That's Henry the natural man and transcendentalist, whose passion for the perpetual dawn is a great inspiration but whose detection of eternity eludes me. I do love to contemplate deep time and all it may yet deliver, but I really can't see through it to something sure to endure.
It amused me to open Ed's email yesterday, just after posting "Don't ask me what time is," with a link to a short essay on the subject. James and his hero Bergson both thought hard about the perception of time in our experience, about the role of our distinctively-personal and subjective takes on experience in shaping that perception of kronos and kairos.
The present may be specious but, in the moment, it's what we've got. We must attend to it, and to the next, and the next. Not ad infinitum, just again and again until all attention's spent.
In other words, life as we know it is a flowing stream destined either to dry up or eventually merge with a larger sea. How adeptly and attentively we manage to dip our oars as we're carried along, we may presume, affects the quality of the day, a lifetime, maybe an epoch.

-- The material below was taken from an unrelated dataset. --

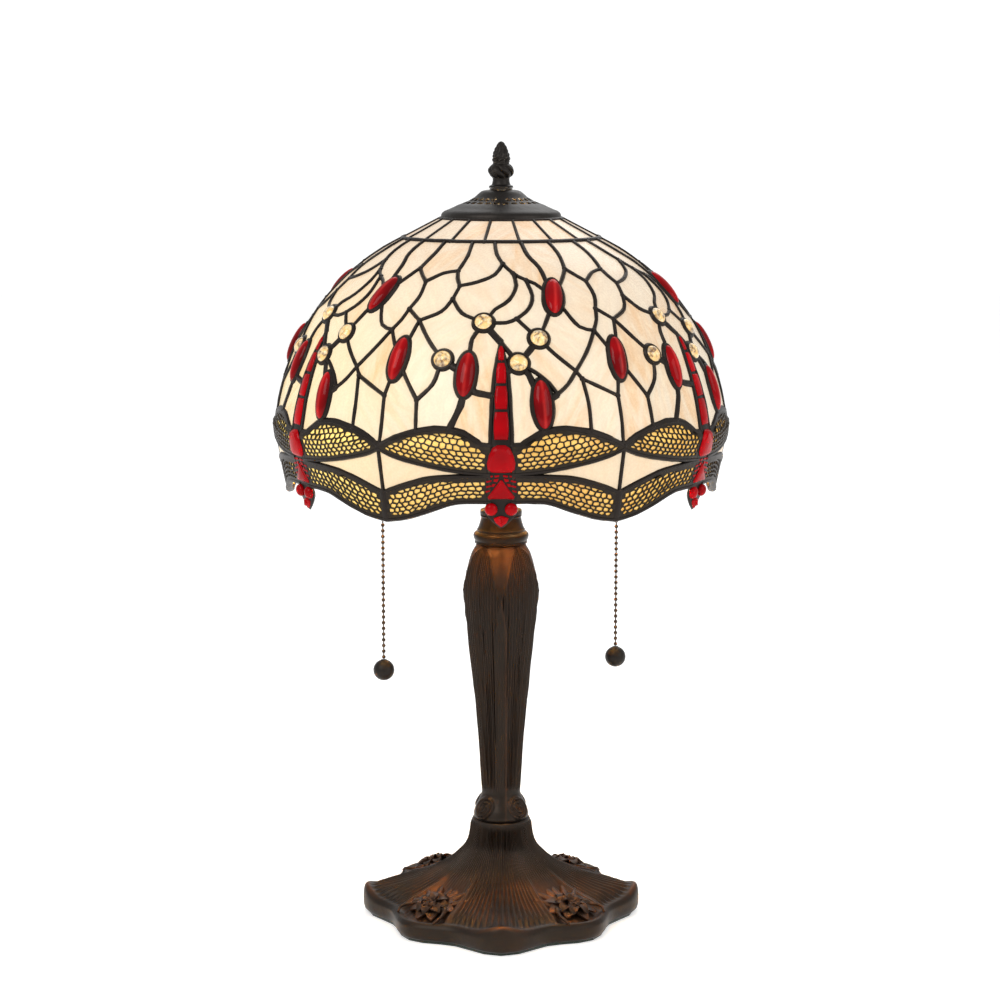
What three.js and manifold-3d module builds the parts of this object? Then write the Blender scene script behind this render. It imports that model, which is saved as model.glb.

Time lends itself to such metaphors, which convey a sense of the importance of taking experience seriously. That's been the hallmark of philosophers in the classic American tradition, but also of the best and wisest observers of the passing scene generally.
That must be why, since I returned from the Chicago philosophy meeting, I've been so taken again with Alistair Cooke. I never really paid him much attention as the Masterpiece Theater host, but his Letters from America 1936-2004 back to Britain are wonderful dips into the streams of our experience.
That's the rich sense of experience as attentive and not-unsympathetic encounter with an extravagant and exotic world in need of explication, elaboration, elucidation, appreciation, celebration, and constructive critique. Philosophers ought to start with that "thick" notion, not the thin deracinated conceptual shadow they too frequently find so dispensable.